::: Dataset content
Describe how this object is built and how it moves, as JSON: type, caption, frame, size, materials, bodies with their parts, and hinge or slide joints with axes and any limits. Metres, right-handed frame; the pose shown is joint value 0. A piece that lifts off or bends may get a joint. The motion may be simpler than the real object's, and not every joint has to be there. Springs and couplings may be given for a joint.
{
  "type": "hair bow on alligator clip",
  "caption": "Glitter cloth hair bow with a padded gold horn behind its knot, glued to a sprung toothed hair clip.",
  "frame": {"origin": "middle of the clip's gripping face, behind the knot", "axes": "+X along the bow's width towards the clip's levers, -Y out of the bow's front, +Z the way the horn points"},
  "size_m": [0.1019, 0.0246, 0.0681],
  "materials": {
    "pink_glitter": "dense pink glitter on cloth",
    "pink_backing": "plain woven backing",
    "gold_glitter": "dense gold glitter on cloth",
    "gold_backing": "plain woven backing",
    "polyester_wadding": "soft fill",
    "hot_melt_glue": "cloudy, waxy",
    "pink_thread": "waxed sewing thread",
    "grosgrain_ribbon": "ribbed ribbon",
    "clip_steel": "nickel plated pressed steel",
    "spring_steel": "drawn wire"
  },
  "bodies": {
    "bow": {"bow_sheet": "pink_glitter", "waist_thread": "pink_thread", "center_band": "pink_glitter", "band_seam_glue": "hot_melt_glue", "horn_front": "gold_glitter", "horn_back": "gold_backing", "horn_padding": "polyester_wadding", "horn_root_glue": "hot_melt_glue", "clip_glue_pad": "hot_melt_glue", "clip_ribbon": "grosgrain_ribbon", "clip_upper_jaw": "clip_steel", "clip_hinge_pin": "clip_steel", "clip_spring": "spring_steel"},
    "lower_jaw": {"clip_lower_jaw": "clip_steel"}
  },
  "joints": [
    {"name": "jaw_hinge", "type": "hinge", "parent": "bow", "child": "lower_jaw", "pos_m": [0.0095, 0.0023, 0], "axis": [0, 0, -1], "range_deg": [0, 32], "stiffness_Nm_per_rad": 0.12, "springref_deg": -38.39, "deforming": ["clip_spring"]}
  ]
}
::::::
→ Brief
Report how many lines in the data contain the word "frame", with no words besides the number.

→ Solution for this exercise
2